Analyser la composition chimique des échantillons prélevés sur l’astéroïde Ryugu par la mission spatiale japonaise Hayabusa2 permet de mieux comprendre les origines du système solaire. Des scientifiques ont analysé ces échantillons à l’aide d’une expérience unique de « nanospectroscopie infrarouge photothermique » développée au sein de leur équipe. Les résultats suggèrent que la formation de ces échantillons a pu avoir lieu à l’extérieur du système solaire.

Des échantillons de l’astéroïde (162173) Ryugu récemment ramenés sur Terre par la sonde Hayabusa2 ont été analysés avec les outils les plus performants à l’échelle mondiale. Ils permettent de mieux comprendre le rôle de ce type d'astéroïdes lors de la formation des océans et l’émergence de la vie sur notre planète.

Prélevés à la surface de Ryugu, un astéroïde de type C, riche en matière carbonée, ces échantillons contiennent un mélange de matière organique et minérale hydratée. La spectroscopie vibrationnelle infrarouge (IR) est l’une des techniques les plus utilisées pour caractériser cette matière extraterrestre. C’est un outil puissant de caractérisation physique et chimique mais sa résolution spatiale, qui détermine la finesse des détails que l’on va pouvoir observer, reste limitée à quelques microns.

Pour dépasser cette limite, une technique novatrice appelée AFM-IR a été développée à partir de 2004 à l’Institut de chimie physique (Université Paris-Saclay/CNRS).
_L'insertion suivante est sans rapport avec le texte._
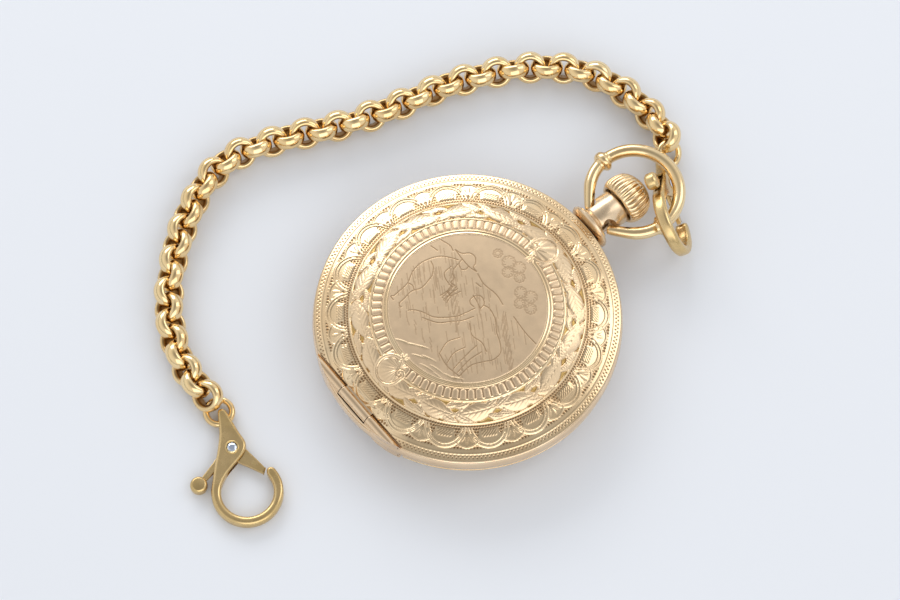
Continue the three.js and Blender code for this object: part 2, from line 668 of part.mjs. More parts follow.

Elle repose sur le couplage entre la spectroscopie vibrationnelle IR et la microscopie à force atomique (AFM), qui permet d’atteindre des résolutions cent à mille fois supérieure à celle de la microscopie IR classique.

Les scientifiques impliqués dans ce travail ont été sélectionnés par l’agence spatiale japonaise JAXA, pour étudier par cette technique, les échantillons de l’astéroïde Ryugu. Ils ont ainsi pu mettre en évidence que la matière organique de ces échantillons se présente sous deux formes distinctes : une composante principale, diffuse, associée à la matrice minérale constituée de silicates hydratés (de type argiles) et une composante secondaire de nanoparticules organiques individuelles. Ces nanoparticules organiques présentent les signatures de liaisons C=O et C-H et sont comparables aux nanoglobules observés dans certaines météorites de type chondrites carbonées.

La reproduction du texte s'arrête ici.